The protracted summit in Brussels, which began on Friday morning, has laid bare deep differences over the size, design and conditions attached to a planned multibillion-euro package of loans and grants designed to revive Europe’s economy after months of hibernation.
Yet even the biggest skeptics expected that it would be concluded by Sunday night, alas as Bloomberg reports European Union efforts to agree on the stimulus package faltered late Sunday "as leaders were unable to reconcile differences over how much of the recovery fund should be distributed through grants versus low-interest loans."
Sunday's chaos was to be expected after the summit in Brussels was "
suspended in acrimony" in the early hours of Saturday morning, after it became obvious just how stern resistance to handing out billions in grants would be.
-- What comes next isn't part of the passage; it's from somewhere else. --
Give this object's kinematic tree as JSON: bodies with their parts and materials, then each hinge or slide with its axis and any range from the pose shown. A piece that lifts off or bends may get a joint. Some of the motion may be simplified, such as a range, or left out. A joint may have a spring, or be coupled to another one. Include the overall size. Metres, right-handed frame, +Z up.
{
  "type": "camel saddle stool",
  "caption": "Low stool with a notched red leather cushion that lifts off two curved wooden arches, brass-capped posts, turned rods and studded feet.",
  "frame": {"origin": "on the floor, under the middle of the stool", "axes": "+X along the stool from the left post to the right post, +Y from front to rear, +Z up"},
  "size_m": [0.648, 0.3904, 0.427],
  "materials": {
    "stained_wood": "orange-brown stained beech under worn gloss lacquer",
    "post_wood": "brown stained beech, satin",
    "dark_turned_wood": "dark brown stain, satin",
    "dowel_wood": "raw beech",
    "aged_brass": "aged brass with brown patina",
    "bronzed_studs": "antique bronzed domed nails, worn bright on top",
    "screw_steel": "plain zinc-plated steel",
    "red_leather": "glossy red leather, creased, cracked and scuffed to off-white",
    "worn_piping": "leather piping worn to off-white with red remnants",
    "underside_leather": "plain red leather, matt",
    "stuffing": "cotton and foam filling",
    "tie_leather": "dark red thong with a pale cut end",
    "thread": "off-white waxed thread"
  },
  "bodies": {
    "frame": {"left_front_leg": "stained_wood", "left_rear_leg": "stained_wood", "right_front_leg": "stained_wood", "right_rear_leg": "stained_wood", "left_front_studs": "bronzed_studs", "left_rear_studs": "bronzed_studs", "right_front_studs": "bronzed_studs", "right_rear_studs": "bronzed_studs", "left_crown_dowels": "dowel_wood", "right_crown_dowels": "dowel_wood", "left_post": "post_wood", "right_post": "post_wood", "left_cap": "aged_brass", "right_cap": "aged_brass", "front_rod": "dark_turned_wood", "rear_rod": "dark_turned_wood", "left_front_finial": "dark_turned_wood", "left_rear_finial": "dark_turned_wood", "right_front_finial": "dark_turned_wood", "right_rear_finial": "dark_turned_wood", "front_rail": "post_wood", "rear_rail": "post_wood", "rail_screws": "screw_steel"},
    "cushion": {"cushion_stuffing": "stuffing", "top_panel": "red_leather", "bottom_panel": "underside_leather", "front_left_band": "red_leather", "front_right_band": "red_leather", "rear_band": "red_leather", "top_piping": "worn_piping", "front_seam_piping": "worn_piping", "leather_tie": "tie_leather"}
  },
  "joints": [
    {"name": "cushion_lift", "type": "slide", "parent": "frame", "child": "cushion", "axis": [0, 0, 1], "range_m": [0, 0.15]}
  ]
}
One direct consequence of the impasse is that the total €750BN facility has already been cut to at most €650BN as European Council President Charles Michel floated a new proposal that
would reduce the size of handouts to 400 billion euros, down from an original 500 billion euros, according to a Bloomberg source. meanwhile, Dutch Prime Minister Mark Rutte, joined by his Austrian, Danish and Swedish counterparts - known as the Frugal Four - rejected the new offer, and stood by a pledge to limit grants to 350 billion euros.
"Frugal Four":
Sebastian Kurz, chancellor of Austria, Mette Frederiksen, prime minister of Denmark, Mark Rutte, prime minister of the Netherlands and Stefan Lofven, prime minister of Sweden
The impasse is hardly a surprise, as the el bichito pandemic has pitted a group of richer “frugal” member states — Austria, Sweden, Denmark and the Netherlands — against the likely biggest recipients of EU pandemic emergency funds. But leaders also clashed over how to police countries’ respect for the rule of law, with Hungary’s Viktor Orban facing off against western leaders over proposals to hardwire respect for fundamental rights into the recovery plan.
Meanwhile, the recently anti-frugal Germany, together with France, who have the backing of most of the bloc, are insistent that at least €400 billion of the package must be handouts in order to shield the fragile economies of southern Europe from the worst effects of the cobi19 pandemic.
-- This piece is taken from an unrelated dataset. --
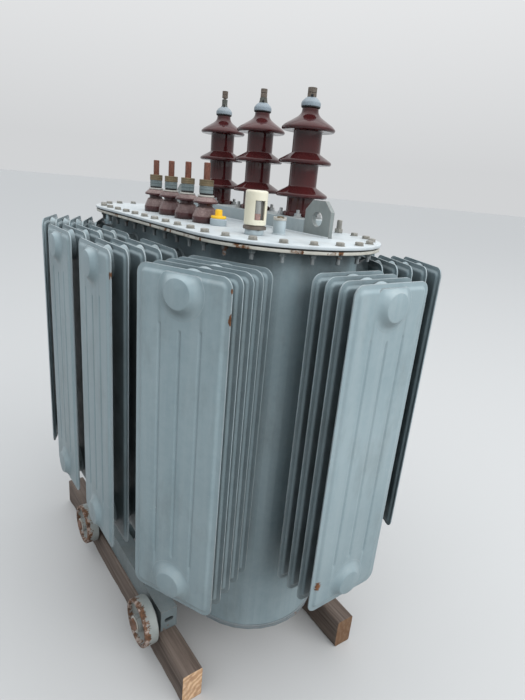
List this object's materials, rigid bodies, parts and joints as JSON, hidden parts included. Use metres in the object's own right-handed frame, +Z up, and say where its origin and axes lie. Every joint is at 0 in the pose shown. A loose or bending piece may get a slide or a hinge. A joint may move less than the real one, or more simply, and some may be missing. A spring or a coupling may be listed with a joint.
{
  "type": "oval-tank power transformer",
  "caption": "Oil-filled power transformer with an oval tank, pressed-panel radiators, porcelain bushings on a bolted cover and plain rollers, standing on two timbers.",
  "frame": {"origin": "on the ground, under the middle of the tank", "axes": "+Z up, +X along the tank towards the end with the oil gauge, -Y towards the low-voltage side"},
  "size_m": [1.4202, 0.892, 1.653],
  "materials": {
    "paint": "worn semi-gloss blue-grey paint with rust at its edges",
    "cover_paint": "dusty blue-grey paint, rusty along the rim",
    "gasket_rubber": "matt black",
    "porcelain": "glossy dark red-brown glaze",
    "terminal_metal": "tarnished",
    "cap_metal": "blue-grey paint over a cast cap",
    "yellow_plastic": "satin yellow",
    "cream_plastic": "satin cream",
    "roller_steel": "worn paint and rust",
    "timber": "weathered and dirty, with sawn ends"
  },
  "bodies": {
    "root": {"timber_lv": "timber", "timber_hv": "timber", "underframe_beam_lv": "paint", "underframe_beam_hv": "paint", "cross_member_near": "paint", "cross_member_far": "paint", "tank_side_lv": "paint", "tank_side_hv": "paint", "tank_end_near": "paint", "tank_end_far": "paint", "tank_bottom": "paint", "tank_flange": "cover_paint", "cover_gasket": "gasket_rubber", "cover_plate": "cover_paint", "radiator_near_lv": "paint", "radiator_near_end": "paint", "radiator_near_hv": "paint", "radiator_side_lv_near": "paint", "radiator_side_lv_far": "paint", "radiator_side_hv_near": "paint", "radiator_side_hv_far": "paint", "radiator_far_lv": "paint", "radiator_far_end": "paint", "radiator_far_hv": "paint", "hv_box": "paint", "hv_porcelain_1": "porcelain", "hv_porcelain_2": "porcelain", "hv_porcelain_3": "porcelain", "hv_terminal_1": "cap_metal", "hv_terminal_2": "cap_metal", "hv_terminal_3": "cap_metal", "lv_porcelain_1": "porcelain", "lv_porcelain_2": "porcelain", "lv_porcelain_3": "porcelain", "lv_porcelain_4": "porcelain", "lv_terminal_1": "terminal_metal", "lv_terminal_2": "terminal_metal", "lv_terminal_3": "terminal_metal", "lv_terminal_4": "terminal_metal", "gauge_base": "terminal_metal", "oil_gauge": "cream_plastic", "filler_pipe": "paint", "thermometer_pocket": "paint", "pocket_cap": "yellow_plastic", "lifting_lug_near": "paint", "lifting_lug_far": "paint"},
    "near_lv_roller": {"roller_near_lv": "roller_steel"},
    "near_hv_roller": {"roller_near_hv": "roller_steel"},
    "far_lv_roller": {"roller_far_lv": "roller_steel"},
    "far_hv_roller": {"roller_far_hv": "roller_steel"}
  },
  "joints": [
    {"name": "near_lv_roller_turn", "type": "hinge", "parent": "root", "child": "near_lv_roller", "pos_m": [0.2555, -0.3395, 0.125], "axis": [0, 1, 0], "continuous": true},
    {"name": "near_hv_roller_turn", "type": "hinge", "parent": "root", "child": "near_hv_roller", "pos_m": [0.2555, 0.3395, 0.125], "axis": [0, 1, 0], "continuous": true},
    {"name": "far_lv_roller_turn", "type": "hinge", "parent": "root", "child": "far_lv_roller", "pos_m": [-0.2555, -0.3395, 0.125], "axis": [0, 1, 0], "continuous": true},
    {"name": "far_hv_roller_turn", "type": "hinge", "parent": "root", "child": "far_hv_roller", "pos_m": [-0.2555, 0.3395, 0.125], "axis": [0, 1, 0], "continuous": true}
  ]
}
And just as Germany was bashed by Europe's Mediterranean states, now it is the Netherlands' turn to become the most hated nation in Europe. As
the FT reported on Saturday quoting diplomats, "much of the ire at the summit table was directed at Mark Rutte. The Dutch prime minister’s insistence on a national veto over the spending of recovery money led to tensions with other capitals that boiled over during an ill-tempered late-evening dinner."